What you should do: In full and without alteration, repeat the material.

Material:
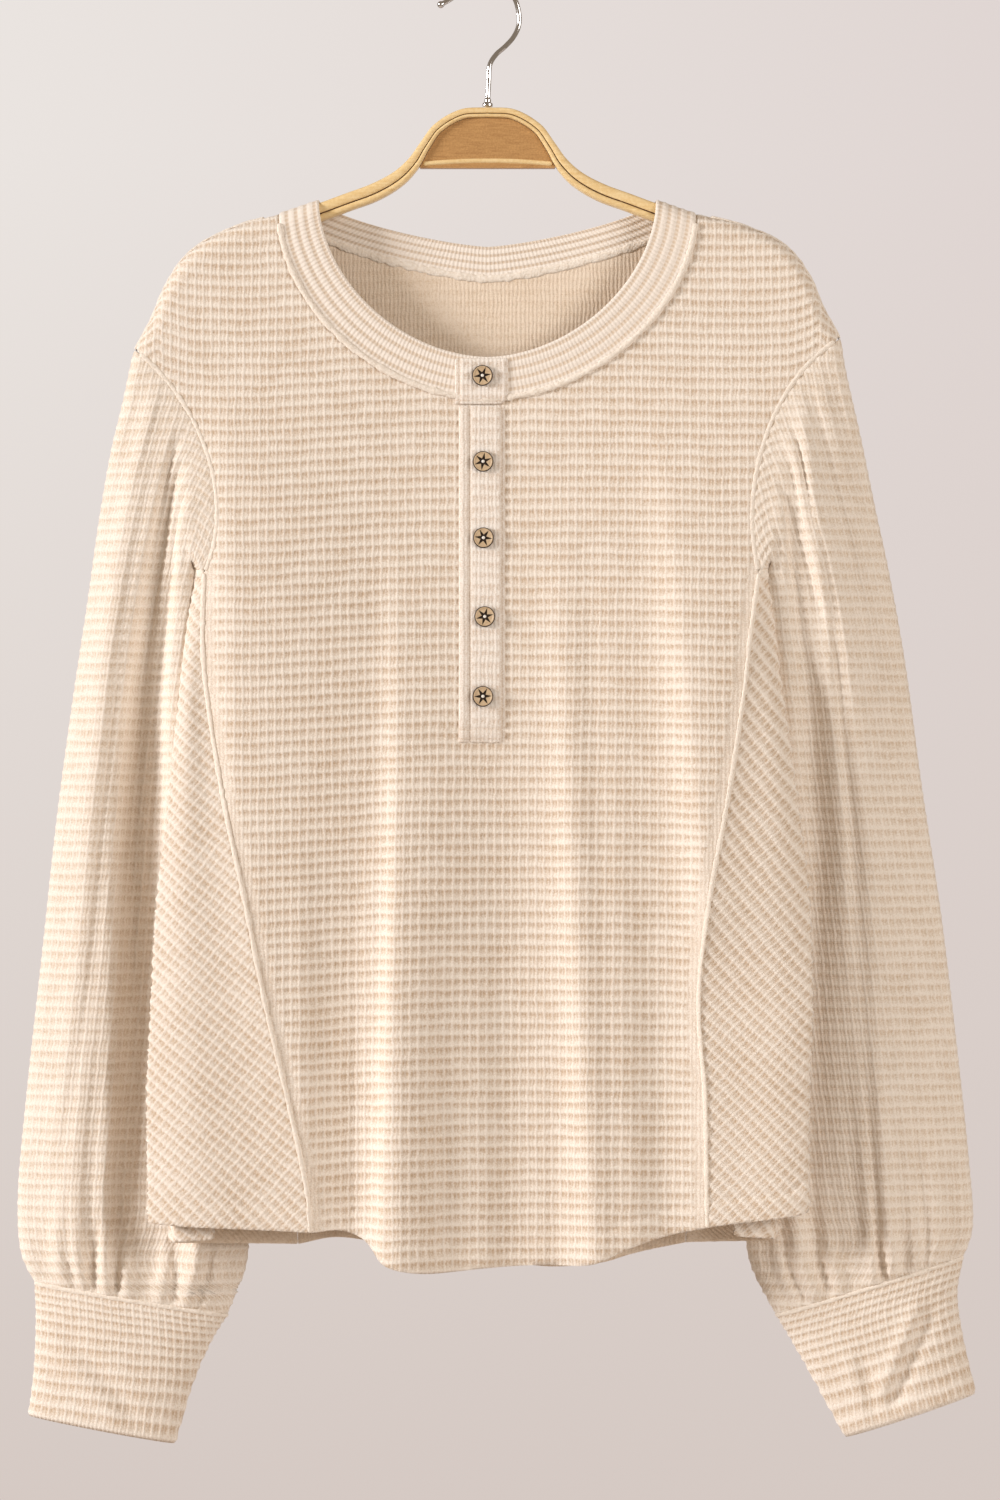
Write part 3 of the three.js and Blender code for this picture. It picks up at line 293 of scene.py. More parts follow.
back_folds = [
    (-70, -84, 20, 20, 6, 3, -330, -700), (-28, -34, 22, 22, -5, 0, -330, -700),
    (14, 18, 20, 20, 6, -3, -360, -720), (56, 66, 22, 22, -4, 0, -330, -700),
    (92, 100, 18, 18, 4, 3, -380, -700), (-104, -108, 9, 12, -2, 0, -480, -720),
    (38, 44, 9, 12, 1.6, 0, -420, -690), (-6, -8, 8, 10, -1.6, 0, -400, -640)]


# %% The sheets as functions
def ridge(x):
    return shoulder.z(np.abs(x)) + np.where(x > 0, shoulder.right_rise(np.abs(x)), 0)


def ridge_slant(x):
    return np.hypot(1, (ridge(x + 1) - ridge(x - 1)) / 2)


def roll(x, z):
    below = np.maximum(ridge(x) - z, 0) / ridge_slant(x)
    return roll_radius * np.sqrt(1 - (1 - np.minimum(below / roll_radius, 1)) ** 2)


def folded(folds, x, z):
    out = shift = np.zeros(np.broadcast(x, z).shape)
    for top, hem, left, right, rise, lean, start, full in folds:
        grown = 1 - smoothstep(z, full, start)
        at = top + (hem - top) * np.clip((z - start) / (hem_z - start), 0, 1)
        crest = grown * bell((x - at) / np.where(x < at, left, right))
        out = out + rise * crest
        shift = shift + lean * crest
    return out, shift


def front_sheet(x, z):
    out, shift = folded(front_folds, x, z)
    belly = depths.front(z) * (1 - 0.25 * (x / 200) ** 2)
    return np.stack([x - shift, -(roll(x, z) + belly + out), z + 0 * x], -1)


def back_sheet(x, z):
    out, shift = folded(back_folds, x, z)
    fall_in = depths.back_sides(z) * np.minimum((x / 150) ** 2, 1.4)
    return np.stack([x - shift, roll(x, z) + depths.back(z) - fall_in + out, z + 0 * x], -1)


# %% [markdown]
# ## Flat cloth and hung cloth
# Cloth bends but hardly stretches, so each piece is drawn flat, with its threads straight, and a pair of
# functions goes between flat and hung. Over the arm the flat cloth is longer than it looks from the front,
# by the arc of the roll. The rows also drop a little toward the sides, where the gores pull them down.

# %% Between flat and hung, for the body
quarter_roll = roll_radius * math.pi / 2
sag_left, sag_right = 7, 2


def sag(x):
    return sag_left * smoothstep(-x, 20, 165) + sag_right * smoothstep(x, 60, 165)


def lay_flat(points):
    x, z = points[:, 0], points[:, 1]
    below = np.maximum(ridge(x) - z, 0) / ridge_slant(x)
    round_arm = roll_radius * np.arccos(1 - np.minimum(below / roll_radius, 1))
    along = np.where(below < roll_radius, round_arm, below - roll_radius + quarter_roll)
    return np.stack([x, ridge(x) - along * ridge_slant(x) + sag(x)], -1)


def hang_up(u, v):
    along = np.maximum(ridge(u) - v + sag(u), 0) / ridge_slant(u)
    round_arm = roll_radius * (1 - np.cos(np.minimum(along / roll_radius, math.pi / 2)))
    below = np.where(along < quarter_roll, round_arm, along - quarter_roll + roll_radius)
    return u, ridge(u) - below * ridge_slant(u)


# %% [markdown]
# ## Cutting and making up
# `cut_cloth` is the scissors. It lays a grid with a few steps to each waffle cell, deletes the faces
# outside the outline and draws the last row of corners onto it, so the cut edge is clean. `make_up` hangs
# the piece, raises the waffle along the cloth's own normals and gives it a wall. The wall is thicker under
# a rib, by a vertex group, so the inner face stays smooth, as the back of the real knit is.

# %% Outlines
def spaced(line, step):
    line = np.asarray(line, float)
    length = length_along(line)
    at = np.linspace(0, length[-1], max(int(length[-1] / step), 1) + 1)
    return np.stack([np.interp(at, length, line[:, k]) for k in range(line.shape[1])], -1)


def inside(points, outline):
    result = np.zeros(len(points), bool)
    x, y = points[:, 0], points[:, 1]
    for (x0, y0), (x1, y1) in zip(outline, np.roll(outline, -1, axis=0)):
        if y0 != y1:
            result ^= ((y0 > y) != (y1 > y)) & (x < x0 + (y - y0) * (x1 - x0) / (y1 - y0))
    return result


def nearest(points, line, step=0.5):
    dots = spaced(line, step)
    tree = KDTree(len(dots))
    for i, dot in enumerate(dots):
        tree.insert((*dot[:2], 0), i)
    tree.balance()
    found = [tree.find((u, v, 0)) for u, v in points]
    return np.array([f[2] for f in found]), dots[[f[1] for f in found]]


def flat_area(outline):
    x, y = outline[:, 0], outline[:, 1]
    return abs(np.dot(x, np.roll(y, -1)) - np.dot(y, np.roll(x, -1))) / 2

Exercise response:
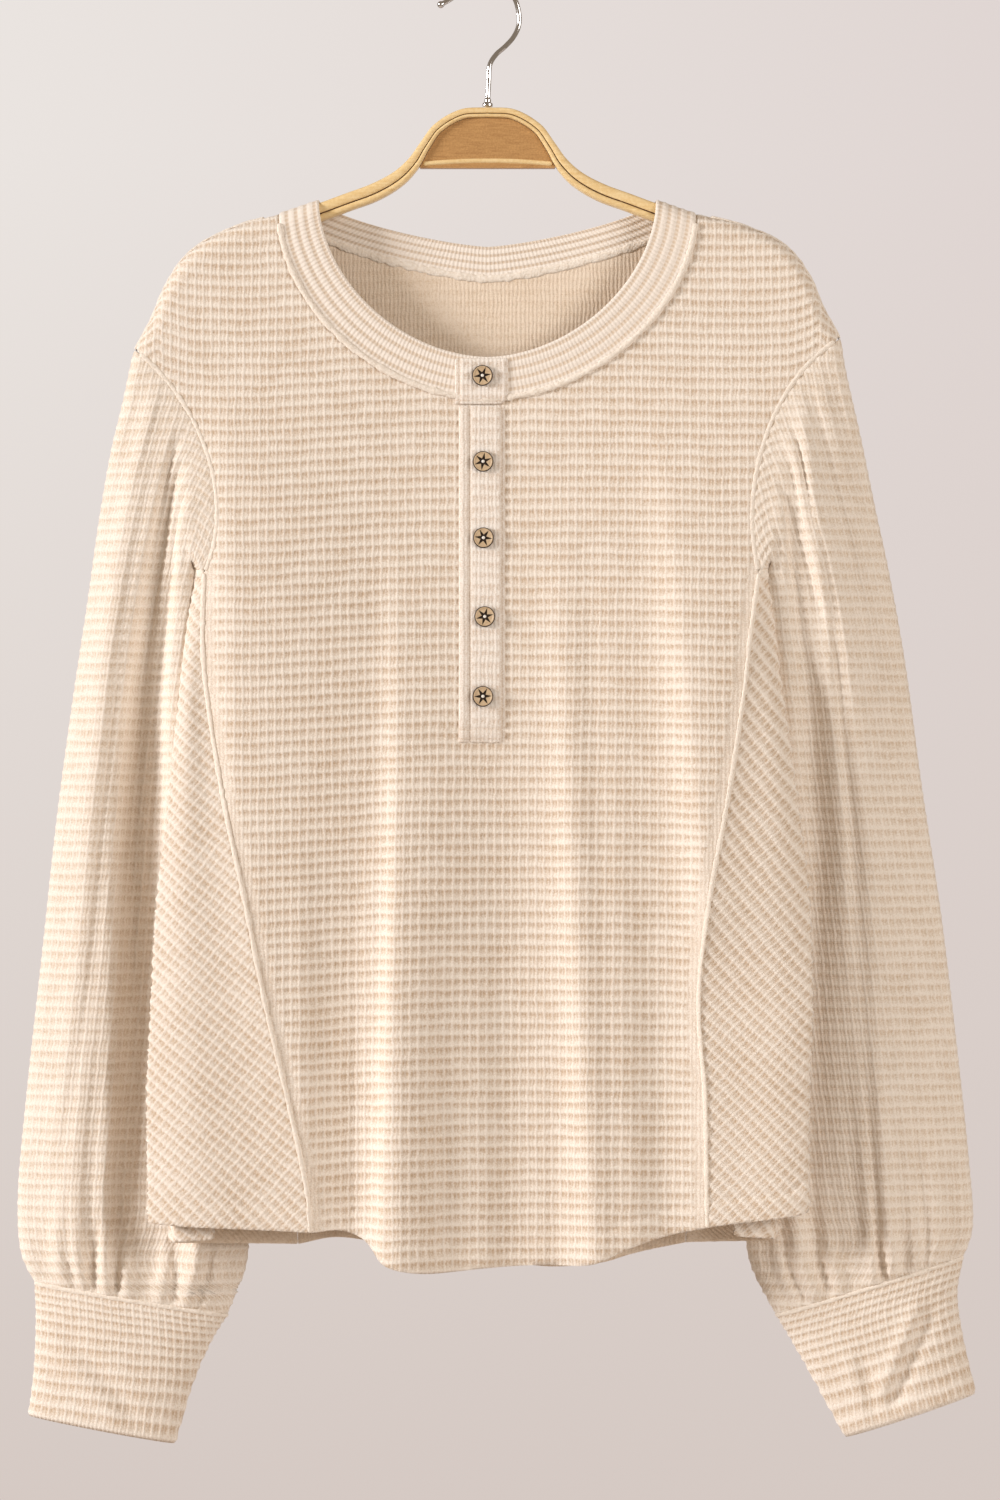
Write part 3 of the three.js and Blender code for this picture. It picks up at line 293 of scene.py. More parts follow.
back_folds = [
    (-70, -84, 20, 20, 6, 3, -330, -700), (-28, -34, 22, 22, -5, 0, -330, -700),
    (14, 18, 20, 20, 6, -3, -360, -720), (56, 66, 22, 22, -4, 0, -330, -700),
    (92, 100, 18, 18, 4, 3, -380, -700), (-104, -108, 9, 12, -2, 0, -480, -720),
    (38, 44, 9, 12, 1.6, 0, -420, -690), (-6, -8, 8, 10, -1.6, 0, -400, -640)]


# %% The sheets as functions
def ridge(x):
    return shoulder.z(np.abs(x)) + np.where(x > 0, shoulder.right_rise(np.abs(x)), 0)


def ridge_slant(x):
    return np.hypot(1, (ridge(x + 1) - ridge(x - 1)) / 2)


def roll(x, z):
    below = np.maximum(ridge(x) - z, 0) / ridge_slant(x)
    return roll_radius * np.sqrt(1 - (1 - np.minimum(below / roll_radius, 1)) ** 2)


def folded(folds, x, z):
    out = shift = np.zeros(np.broadcast(x, z).shape)
    for top, hem, left, right, rise, lean, start, full in folds:
        grown = 1 - smoothstep(z, full, start)
        at = top + (hem - top) * np.clip((z - start) / (hem_z - start), 0, 1)
        crest = grown * bell((x - at) / np.where(x < at, left, right))
        out = out + rise * crest
        shift = shift + lean * crest
    return out, shift


def front_sheet(x, z):
    out, shift = folded(front_folds, x, z)
    belly = depths.front(z) * (1 - 0.25 * (x / 200) ** 2)
    return np.stack([x - shift, -(roll(x, z) + belly + out), z + 0 * x], -1)


def back_sheet(x, z):
    out, shift = folded(back_folds, x, z)
    fall_in = depths.back_sides(z) * np.minimum((x / 150) ** 2, 1.4)
    return np.stack([x - shift, roll(x, z) + depths.back(z) - fall_in + out, z + 0 * x], -1)


# %% [markdown]
# ## Flat cloth and hung cloth
# Cloth bends but hardly stretches, so each piece is drawn flat, with its threads straight, and a pair of
# functions goes between flat and hung. Over the arm the flat cloth is longer than it looks from the front,
# by the arc of the roll. The rows also drop a little toward the sides, where the gores pull them down.

# %% Between flat and hung, for the body
quarter_roll = roll_radius * math.pi / 2
sag_left, sag_right = 7, 2


def sag(x):
    return sag_left * smoothstep(-x, 20, 165) + sag_right * smoothstep(x, 60, 165)


def lay_flat(points):
    x, z = points[:, 0], points[:, 1]
    below = np.maximum(ridge(x) - z, 0) / ridge_slant(x)
    round_arm = roll_radius * np.arccos(1 - np.minimum(below / roll_radius, 1))
    along = np.where(below < roll_radius, round_arm, below - roll_radius + quarter_roll)
    return np.stack([x, ridge(x) - along * ridge_slant(x) + sag(x)], -1)


def hang_up(u, v):
    along = np.maximum(ridge(u) - v + sag(u), 0) / ridge_slant(u)
    round_arm = roll_radius * (1 - np.cos(np.minimum(along / roll_radius, math.pi / 2)))
    below = np.where(along < quarter_roll, round_arm, along - quarter_roll + roll_radius)
    return u, ridge(u) - below * ridge_slant(u)


# %% [markdown]
# ## Cutting and making up
# `cut_cloth` is the scissors. It lays a grid with a few steps to each waffle cell, deletes the faces
# outside the outline and draws the last row of corners onto it, so the cut edge is clean. `make_up` hangs
# the piece, raises the waffle along the cloth's own normals and gives it a wall. The wall is thicker under
# a rib, by a vertex group, so the inner face stays smooth, as the back of the real knit is.

# %% Outlines
def spaced(line, step):
    line = np.asarray(line, float)
    length = length_along(line)
    at = np.linspace(0, length[-1], max(int(length[-1] / step), 1) + 1)
    return np.stack([np.interp(at, length, line[:, k]) for k in range(line.shape[1])], -1)


def inside(points, outline):
    result = np.zeros(len(points), bool)
    x, y = points[:, 0], points[:, 1]
    for (x0, y0), (x1, y1) in zip(outline, np.roll(outline, -1, axis=0)):
        if y0 != y1:
            result ^= ((y0 > y) != (y1 > y)) & (x < x0 + (y - y0) * (x1 - x0) / (y1 - y0))
    return result


def nearest(points, line, step=0.5):
    dots = spaced(line, step)
    tree = KDTree(len(dots))
    for i, dot in enumerate(dots):
        tree.insert((*dot[:2], 0), i)
    tree.balance()
    found = [tree.find((u, v, 0)) for u, v in points]
    return np.array([f[2] for f in found]), dots[[f[1] for f in found]]


def flat_area(outline):
    x, y = outline[:, 0], outline[:, 1]
    return abs(np.dot(x, np.roll(y, -1)) - np.dot(y, np.roll(x, -1))) / 2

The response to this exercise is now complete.